Nancy Duarte: — I can just say that. He was like, “Okay, I’m going to go meet with the CEO. I need five slides.” And we’re like, “You’re going to be in the CEO’s office, asking for a hundred million. Put the computer away.”

Matt Abrahams: Yeah.

Nancy Duarte: And then we just rehearsed him sketching. So he jumped up to the whiteboard. He just grabbed a piece of paper. He just drew the concepts. And he walked away with the promised of a hundred million. And he had eye contact. He had empathy. The guy could see his passion. Otherwise, they would be sitting side by side, looking at a laptop and not have built the camaraderie and credibility that it takes to really convey a message.

Matt Abrahams: The fact that you, who are associated with beautiful, wonderful, impactful slides, saying maybe you don’t need slides is a lesson everybody needs to think about.

Nancy Duarte: Yeah.

Matt Abrahams: You run a large organization that’s focused on communication. And I would imagine you and your employees have a high bar, high —

Nancy Duarte: Yeah.

Matt Abrahams: — expectations for quality and clarity and your communication internally. What are some approaches you yourself use to better communicate with your employees? And what techniques do you suggest other leaders use in their internal communication?

Nancy Duarte: I love this question because people ask me all the time, “What’s the hardest presentation you’ve ever delivered?” It’s like —

Matt Abrahams: Yeah.

Nancy Duarte: — every internal one I ever have to do because like I can get paid money to travel and speak, and people are like eating out of my hand. But when I stand up and speak to my employees, they know I’m going to ask them to change in some way.
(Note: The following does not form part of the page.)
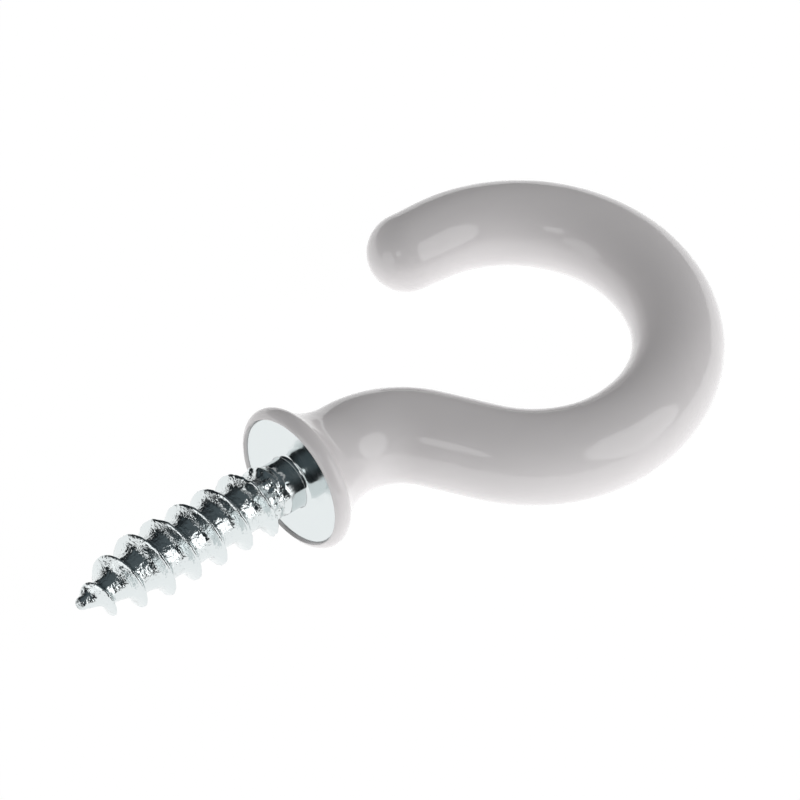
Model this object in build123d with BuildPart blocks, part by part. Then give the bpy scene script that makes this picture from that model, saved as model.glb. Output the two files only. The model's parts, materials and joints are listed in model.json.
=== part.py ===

And also, as a presentation company, if I don’t have great slides, I don’t have a great narrative, and I don’t nail my delivery, it’s like [laughs] — oh my God, the expectations on me as the presentation lady are just off the charts. And so the call to action always usually involves — like most CEO’s don’t present unless there’s a call to action that’s asking them to change in some way. And so I have to have a great structure, great story. And one of the things that we’re really good at is doing listening tours. We do listening tours, we do surveys, and we have a culture club. And so I have multiple ways to tap in to the sentiment. I can test early messages about the change that we’re going to be going through. I can get really good feedback. We do an annual kickoff meeting every single year.
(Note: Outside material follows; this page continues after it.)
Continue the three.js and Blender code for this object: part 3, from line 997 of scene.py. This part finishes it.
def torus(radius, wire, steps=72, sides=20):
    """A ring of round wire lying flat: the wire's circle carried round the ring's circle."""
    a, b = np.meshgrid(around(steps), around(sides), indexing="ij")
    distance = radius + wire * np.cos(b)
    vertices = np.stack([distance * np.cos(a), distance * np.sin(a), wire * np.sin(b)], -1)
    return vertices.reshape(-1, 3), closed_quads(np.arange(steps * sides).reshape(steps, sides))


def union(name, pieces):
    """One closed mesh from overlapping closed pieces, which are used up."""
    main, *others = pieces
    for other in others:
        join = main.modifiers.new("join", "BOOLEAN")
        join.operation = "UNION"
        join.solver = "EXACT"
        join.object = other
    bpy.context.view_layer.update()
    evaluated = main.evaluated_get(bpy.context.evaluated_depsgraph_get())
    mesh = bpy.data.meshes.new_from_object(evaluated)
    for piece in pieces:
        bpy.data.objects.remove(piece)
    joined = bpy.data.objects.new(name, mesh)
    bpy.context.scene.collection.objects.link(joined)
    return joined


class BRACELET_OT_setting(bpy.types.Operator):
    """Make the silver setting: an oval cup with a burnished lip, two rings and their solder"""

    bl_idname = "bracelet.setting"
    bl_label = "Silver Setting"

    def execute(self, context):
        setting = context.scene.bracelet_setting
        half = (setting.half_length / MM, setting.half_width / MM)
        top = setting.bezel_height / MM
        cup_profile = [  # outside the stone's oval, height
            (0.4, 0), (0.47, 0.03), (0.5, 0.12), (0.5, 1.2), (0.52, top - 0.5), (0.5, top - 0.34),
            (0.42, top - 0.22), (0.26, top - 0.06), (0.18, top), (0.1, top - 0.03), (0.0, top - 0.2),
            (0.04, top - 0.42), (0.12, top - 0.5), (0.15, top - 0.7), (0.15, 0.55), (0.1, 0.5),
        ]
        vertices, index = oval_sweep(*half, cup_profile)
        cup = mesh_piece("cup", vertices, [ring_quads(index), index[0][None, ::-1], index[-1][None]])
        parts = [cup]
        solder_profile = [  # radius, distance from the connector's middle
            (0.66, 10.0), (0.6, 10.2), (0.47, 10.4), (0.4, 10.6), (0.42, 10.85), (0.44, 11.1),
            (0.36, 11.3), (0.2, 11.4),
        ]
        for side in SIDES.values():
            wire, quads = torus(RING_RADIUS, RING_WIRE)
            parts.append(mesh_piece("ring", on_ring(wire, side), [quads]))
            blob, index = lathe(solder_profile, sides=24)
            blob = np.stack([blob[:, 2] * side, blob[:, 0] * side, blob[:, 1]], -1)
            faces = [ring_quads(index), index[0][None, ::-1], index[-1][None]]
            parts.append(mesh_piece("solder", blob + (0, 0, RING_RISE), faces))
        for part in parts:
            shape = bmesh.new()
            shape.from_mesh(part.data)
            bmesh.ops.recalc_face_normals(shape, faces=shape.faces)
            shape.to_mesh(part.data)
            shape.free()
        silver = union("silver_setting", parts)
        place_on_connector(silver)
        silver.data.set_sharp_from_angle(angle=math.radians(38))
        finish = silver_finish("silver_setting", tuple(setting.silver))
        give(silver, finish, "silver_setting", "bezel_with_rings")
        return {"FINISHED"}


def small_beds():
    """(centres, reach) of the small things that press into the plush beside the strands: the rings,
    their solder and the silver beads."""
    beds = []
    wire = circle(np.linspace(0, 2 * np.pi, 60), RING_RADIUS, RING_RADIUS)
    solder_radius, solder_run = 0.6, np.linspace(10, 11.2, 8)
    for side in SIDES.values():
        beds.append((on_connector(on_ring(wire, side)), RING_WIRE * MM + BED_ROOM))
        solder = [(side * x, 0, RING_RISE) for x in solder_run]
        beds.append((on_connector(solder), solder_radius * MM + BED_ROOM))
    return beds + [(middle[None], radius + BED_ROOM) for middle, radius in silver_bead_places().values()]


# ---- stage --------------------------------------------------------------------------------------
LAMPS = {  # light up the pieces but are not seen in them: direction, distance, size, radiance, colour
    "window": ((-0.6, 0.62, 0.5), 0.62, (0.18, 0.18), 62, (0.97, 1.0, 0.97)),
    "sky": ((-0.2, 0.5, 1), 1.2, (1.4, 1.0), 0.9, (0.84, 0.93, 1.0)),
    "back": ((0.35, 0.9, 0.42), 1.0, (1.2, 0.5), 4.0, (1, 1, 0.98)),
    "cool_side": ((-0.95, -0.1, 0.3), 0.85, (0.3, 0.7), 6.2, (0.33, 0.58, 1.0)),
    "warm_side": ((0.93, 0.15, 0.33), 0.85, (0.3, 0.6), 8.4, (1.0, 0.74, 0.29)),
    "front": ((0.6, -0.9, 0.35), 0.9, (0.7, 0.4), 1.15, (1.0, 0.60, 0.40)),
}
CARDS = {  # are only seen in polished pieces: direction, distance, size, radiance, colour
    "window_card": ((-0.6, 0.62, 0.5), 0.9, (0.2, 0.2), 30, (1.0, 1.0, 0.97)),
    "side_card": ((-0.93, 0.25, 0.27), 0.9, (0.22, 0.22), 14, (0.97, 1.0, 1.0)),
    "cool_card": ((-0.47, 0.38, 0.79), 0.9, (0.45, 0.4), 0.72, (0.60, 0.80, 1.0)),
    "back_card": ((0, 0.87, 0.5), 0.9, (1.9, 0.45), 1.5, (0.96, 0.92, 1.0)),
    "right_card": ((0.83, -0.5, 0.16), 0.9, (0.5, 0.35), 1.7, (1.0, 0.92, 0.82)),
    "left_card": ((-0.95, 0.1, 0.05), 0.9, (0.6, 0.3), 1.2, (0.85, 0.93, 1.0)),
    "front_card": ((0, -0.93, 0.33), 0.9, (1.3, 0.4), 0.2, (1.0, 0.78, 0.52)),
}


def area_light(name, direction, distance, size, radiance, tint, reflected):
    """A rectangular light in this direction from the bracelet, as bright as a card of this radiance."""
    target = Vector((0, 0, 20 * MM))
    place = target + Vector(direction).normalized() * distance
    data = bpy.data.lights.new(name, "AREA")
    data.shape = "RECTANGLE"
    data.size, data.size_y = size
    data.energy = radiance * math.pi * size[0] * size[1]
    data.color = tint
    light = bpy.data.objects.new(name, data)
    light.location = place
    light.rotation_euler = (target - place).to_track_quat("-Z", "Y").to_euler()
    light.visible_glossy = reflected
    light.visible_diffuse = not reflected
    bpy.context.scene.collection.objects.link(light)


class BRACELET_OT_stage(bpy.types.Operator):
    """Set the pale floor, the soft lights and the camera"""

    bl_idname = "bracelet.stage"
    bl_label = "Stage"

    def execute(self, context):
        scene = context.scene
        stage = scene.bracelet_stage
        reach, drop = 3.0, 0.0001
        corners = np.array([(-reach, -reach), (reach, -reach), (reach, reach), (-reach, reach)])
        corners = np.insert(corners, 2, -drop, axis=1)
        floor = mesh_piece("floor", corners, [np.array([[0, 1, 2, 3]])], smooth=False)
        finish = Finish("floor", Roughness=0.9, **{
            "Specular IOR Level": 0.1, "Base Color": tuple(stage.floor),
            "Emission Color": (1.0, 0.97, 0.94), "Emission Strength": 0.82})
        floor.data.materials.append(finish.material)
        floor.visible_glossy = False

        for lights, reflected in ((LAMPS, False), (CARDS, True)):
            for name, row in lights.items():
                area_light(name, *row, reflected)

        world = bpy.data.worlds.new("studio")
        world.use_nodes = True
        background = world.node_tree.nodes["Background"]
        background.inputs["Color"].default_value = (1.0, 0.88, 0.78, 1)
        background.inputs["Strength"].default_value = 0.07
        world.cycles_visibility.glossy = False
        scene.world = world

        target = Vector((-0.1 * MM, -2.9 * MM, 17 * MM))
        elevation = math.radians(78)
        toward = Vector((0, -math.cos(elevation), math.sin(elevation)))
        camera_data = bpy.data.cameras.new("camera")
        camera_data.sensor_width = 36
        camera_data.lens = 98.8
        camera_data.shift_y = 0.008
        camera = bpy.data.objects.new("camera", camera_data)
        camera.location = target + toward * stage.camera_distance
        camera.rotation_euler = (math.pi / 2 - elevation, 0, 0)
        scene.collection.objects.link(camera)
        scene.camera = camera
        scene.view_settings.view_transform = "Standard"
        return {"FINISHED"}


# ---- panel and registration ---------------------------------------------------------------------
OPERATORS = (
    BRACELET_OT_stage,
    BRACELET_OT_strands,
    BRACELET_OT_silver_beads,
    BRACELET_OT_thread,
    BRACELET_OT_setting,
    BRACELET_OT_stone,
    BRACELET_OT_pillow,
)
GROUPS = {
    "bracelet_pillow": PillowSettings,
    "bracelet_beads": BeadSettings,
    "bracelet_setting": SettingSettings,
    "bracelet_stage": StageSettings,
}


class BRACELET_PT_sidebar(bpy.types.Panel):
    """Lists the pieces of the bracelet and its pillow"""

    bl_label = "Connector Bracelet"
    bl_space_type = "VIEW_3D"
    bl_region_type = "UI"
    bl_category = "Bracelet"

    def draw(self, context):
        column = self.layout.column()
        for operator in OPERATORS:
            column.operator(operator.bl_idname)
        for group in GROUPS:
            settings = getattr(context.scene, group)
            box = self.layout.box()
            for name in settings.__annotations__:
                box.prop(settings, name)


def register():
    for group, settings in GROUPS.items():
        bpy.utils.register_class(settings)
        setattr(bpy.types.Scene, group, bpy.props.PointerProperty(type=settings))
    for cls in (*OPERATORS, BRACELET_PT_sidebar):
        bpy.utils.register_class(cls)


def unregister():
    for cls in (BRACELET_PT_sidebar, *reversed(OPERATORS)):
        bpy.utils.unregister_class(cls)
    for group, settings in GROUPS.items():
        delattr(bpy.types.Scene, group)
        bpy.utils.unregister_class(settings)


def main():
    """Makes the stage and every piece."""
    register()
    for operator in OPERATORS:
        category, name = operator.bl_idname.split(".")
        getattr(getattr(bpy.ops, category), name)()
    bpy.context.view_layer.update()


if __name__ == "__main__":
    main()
Nancy Duarte: We do it the week of Martin Luther King’s birthday because — it’s “I Have a Dream,” right? So we cast the dream and the vision for the next year during that week. So we nail the talk, which is usually 90 minutes. People get excited. But then we have what we call Shop Day that follows it.

Matt Abrahams: Hm.

Nancy Duarte: Now that we’re virtual, it spreads across a few days, like a few hours for a few days. And it’s to immerse them in the dream. How do I immerse them so they could see it through our eyes? And we found that when we deliver the talk and then immerse them in what it’s going to look like when this dream is realized it gives them fuel for the whole year to keep going, keep their head in the game. I mean, we keep doing the internal comms around it, but just that ability to declare a future and then immerse them in it really propels us really far and gets — get everyone aligned.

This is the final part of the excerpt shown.